BEGIN

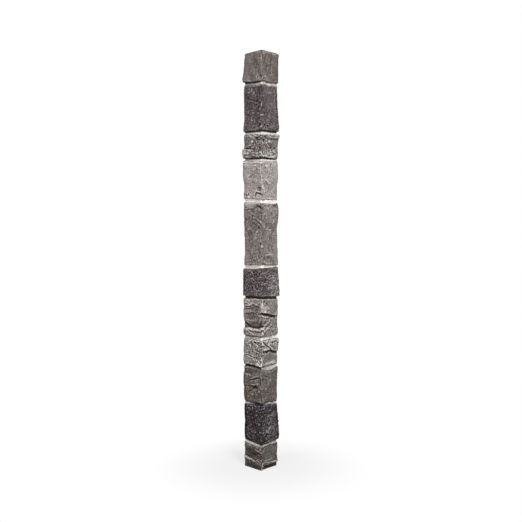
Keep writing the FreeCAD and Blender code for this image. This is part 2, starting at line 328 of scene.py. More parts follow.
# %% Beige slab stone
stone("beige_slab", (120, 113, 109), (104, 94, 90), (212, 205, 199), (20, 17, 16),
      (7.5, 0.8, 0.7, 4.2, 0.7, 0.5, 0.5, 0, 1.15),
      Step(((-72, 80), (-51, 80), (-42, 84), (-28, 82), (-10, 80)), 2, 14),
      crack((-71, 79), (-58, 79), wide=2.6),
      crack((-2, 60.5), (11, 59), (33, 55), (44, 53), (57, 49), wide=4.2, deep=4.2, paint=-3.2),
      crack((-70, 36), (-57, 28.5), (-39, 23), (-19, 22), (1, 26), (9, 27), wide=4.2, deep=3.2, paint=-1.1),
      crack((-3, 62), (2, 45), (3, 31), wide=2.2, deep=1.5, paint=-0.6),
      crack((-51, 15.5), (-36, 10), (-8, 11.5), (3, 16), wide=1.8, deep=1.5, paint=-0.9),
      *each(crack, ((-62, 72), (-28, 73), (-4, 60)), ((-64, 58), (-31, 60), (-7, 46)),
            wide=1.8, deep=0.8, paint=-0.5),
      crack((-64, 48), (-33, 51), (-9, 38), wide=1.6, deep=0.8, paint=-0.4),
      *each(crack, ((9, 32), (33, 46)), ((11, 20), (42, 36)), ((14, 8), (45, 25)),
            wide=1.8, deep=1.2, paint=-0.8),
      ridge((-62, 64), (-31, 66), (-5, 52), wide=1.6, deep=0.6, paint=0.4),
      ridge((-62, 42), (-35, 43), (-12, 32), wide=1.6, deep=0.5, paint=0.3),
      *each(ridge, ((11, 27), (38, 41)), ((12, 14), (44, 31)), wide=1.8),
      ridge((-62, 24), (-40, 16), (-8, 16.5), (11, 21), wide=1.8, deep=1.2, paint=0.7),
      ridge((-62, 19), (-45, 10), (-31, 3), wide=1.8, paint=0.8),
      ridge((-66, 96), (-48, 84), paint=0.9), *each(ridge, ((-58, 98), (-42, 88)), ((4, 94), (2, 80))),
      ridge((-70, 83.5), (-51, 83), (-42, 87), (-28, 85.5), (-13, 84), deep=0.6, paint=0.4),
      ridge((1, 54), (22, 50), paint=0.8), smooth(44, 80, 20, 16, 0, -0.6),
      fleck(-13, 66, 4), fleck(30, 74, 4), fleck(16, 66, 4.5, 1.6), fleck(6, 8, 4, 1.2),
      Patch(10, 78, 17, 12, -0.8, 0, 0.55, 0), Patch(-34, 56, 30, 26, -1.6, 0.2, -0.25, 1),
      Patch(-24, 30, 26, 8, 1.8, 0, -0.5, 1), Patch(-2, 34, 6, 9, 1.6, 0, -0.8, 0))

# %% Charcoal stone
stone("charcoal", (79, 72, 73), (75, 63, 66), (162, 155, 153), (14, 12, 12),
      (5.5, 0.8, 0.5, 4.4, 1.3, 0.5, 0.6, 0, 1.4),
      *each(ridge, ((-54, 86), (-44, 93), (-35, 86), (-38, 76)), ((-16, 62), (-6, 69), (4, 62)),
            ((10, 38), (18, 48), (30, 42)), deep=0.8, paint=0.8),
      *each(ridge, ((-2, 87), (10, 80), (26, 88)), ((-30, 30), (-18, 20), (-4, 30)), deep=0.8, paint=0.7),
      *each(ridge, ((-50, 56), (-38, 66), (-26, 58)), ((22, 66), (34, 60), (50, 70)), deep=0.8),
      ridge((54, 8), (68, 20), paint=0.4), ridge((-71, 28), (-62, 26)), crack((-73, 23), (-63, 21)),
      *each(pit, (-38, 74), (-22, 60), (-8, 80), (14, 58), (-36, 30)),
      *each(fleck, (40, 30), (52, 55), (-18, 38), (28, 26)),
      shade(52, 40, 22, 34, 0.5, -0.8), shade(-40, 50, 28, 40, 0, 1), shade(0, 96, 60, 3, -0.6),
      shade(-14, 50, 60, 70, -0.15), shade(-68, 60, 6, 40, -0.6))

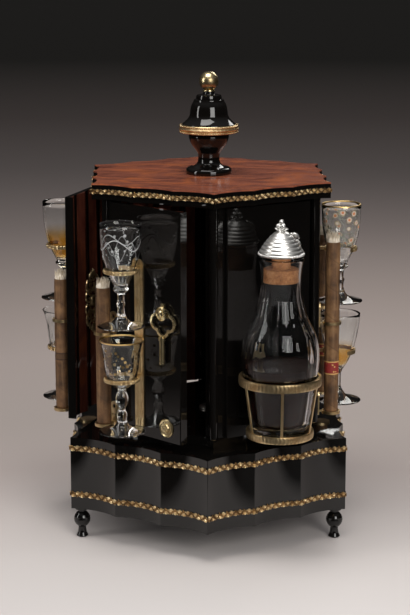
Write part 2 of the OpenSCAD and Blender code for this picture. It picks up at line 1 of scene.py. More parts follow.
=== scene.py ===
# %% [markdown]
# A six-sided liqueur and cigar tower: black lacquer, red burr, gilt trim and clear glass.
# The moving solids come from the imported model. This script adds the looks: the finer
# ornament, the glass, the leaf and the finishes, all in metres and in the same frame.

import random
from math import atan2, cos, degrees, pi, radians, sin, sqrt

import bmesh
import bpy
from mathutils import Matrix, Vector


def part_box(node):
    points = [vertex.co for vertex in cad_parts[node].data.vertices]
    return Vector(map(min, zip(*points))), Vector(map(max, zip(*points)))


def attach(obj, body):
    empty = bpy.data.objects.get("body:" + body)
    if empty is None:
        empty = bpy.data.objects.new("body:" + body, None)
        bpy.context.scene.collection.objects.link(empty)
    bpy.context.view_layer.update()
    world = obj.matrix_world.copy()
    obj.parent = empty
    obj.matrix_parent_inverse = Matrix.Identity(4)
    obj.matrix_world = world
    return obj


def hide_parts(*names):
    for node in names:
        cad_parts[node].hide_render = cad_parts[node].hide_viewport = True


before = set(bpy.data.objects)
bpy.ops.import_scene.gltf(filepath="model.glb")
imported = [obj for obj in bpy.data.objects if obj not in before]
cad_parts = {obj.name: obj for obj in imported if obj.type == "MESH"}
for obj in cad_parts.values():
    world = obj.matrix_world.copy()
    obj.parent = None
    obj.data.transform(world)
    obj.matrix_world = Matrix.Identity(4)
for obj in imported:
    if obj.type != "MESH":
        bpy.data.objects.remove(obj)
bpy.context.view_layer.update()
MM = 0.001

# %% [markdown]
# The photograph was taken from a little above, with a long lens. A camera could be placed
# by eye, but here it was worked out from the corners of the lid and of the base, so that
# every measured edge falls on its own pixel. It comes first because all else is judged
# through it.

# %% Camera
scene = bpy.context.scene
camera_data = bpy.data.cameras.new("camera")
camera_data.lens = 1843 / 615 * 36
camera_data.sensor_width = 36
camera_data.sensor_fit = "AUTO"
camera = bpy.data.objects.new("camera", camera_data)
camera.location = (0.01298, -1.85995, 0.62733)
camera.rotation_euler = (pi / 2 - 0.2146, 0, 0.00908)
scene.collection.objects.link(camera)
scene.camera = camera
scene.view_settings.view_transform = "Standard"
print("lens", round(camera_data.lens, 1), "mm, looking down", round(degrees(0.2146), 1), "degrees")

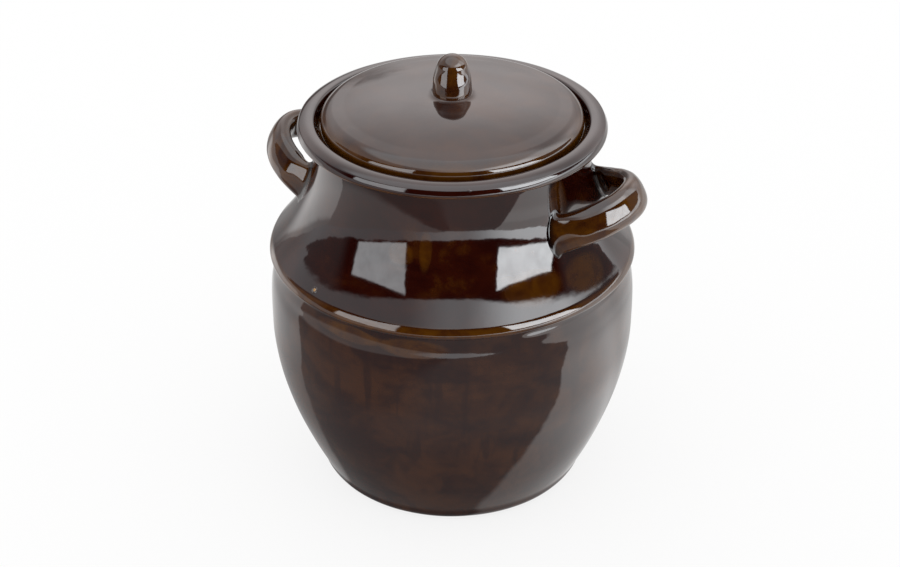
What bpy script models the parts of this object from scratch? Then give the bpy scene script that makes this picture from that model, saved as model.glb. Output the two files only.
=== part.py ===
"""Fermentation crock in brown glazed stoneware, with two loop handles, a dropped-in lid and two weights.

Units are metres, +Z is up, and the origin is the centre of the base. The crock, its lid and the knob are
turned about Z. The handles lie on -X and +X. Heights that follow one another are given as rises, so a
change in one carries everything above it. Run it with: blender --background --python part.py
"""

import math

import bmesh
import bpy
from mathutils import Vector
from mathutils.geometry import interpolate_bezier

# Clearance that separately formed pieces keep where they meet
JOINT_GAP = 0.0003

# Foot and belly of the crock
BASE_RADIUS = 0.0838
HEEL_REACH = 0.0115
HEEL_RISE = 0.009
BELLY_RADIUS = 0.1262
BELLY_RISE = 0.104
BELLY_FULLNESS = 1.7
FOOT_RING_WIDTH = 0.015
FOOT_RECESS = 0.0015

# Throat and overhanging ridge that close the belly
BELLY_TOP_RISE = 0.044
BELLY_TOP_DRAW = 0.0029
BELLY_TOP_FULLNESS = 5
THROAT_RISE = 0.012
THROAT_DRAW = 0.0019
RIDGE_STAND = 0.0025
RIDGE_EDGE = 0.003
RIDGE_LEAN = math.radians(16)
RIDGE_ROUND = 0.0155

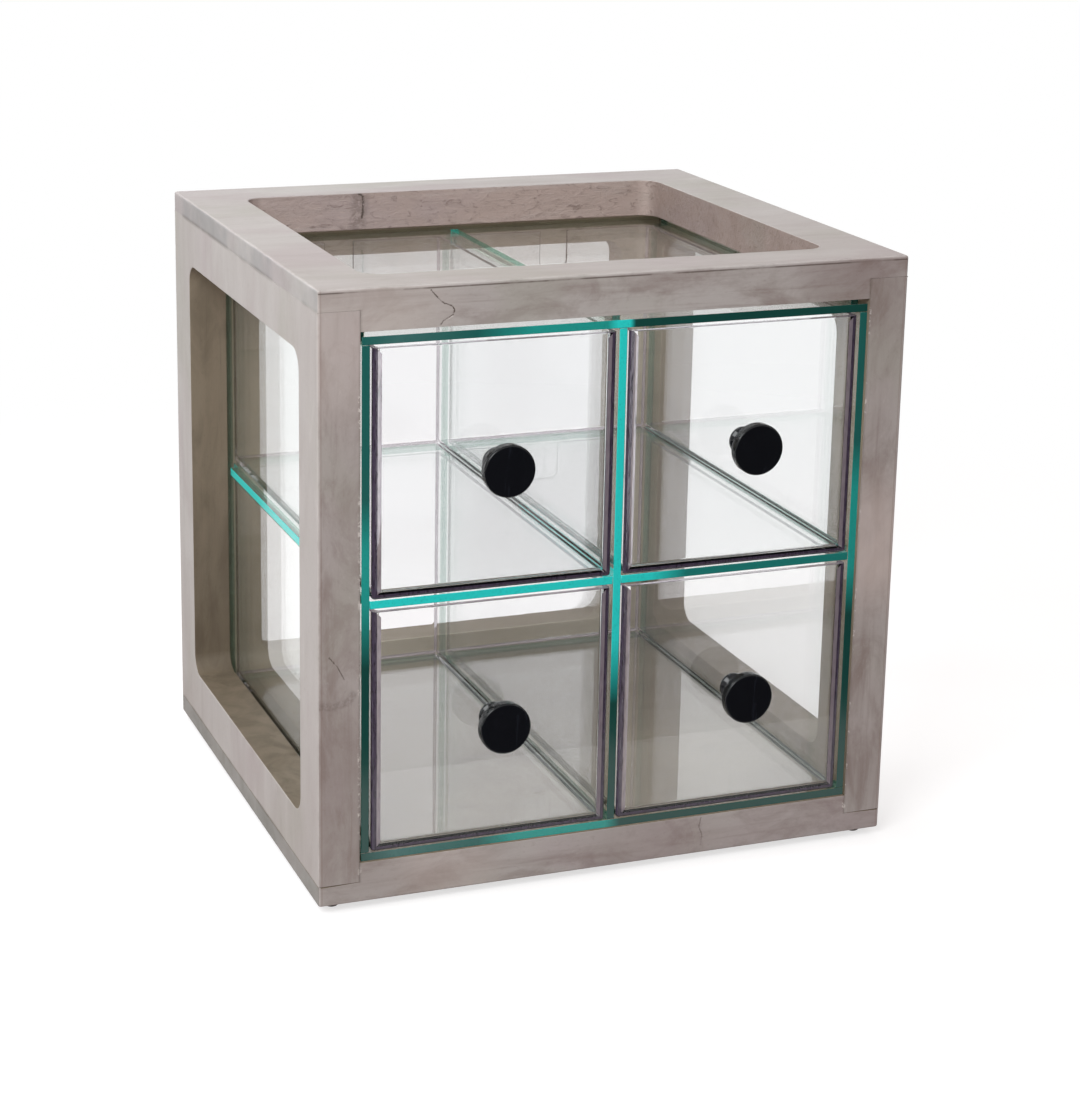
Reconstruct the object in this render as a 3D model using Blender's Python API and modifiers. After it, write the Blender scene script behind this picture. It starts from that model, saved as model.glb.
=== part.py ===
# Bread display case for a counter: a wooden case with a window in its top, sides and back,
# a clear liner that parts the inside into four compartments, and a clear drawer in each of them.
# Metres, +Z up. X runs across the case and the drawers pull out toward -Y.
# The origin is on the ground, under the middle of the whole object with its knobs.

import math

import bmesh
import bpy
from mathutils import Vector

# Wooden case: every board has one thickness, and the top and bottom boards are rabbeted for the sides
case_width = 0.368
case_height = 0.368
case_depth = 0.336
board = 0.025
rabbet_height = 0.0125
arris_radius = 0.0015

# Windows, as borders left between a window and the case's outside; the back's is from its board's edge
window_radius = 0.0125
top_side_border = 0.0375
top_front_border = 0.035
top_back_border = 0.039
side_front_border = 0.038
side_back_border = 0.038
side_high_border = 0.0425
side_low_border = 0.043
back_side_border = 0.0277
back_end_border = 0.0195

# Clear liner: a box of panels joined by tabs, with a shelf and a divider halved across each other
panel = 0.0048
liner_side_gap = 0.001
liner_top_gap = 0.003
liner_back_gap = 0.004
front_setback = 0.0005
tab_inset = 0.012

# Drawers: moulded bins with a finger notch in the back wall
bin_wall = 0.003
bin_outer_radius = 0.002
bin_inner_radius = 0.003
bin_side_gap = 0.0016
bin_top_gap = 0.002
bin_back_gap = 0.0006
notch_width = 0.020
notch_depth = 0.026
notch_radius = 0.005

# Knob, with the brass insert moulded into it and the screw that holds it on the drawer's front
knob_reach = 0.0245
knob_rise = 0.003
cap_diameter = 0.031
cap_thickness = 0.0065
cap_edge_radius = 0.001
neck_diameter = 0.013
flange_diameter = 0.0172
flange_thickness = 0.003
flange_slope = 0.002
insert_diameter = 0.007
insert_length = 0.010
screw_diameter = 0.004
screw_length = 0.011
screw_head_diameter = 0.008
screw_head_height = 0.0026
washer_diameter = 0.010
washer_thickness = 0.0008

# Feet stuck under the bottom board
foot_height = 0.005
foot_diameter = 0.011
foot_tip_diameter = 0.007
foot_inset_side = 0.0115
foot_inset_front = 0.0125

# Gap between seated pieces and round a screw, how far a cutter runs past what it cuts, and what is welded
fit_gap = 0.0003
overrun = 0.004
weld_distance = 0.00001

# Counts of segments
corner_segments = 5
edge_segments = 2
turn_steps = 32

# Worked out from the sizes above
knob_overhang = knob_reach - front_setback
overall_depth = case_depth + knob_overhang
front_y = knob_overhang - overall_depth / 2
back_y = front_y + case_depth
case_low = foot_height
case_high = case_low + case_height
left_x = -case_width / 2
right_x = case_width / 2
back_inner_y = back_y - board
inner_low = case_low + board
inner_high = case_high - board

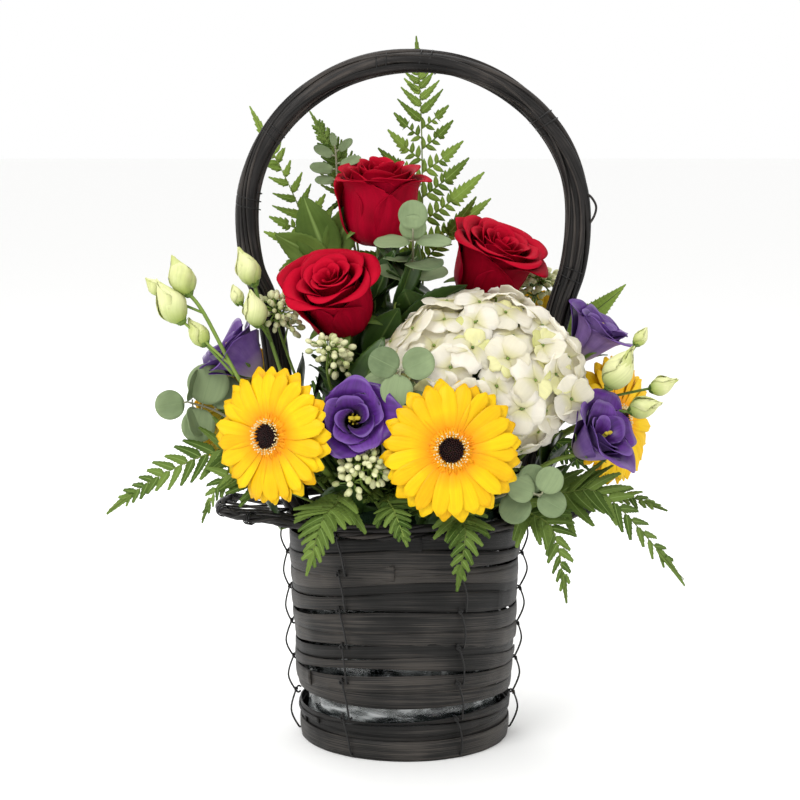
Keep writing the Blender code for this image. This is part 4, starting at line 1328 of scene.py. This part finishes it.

END

### [Requirement]
Of the entries above, repeat exactly the lines from the line with "What bpy script" through the line with "FOOT_RECESS = 0.0015", both of them included.

### [Response]
What bpy script models the parts of this object from scratch? Then give the bpy scene script that makes this picture from that model, saved as model.glb. Output the two files only.
=== part.py ===
"""Fermentation crock in brown glazed stoneware, with two loop handles, a dropped-in lid and two weights.

Units are metres, +Z is up, and the origin is the centre of the base. The crock, its lid and the knob are
turned about Z. The handles lie on -X and +X. Heights that follow one another are given as rises, so a
change in one carries everything above it. Run it with: blender --background --python part.py
"""

import math

import bmesh
import bpy
from mathutils import Vector
from mathutils.geometry import interpolate_bezier

# Clearance that separately formed pieces keep where they meet
JOINT_GAP = 0.0003

# Foot and belly of the crock
BASE_RADIUS = 0.0838
HEEL_REACH = 0.0115
HEEL_RISE = 0.009
BELLY_RADIUS = 0.1262
BELLY_RISE = 0.104
BELLY_FULLNESS = 1.7
FOOT_RING_WIDTH = 0.015
FOOT_RECESS = 0.0015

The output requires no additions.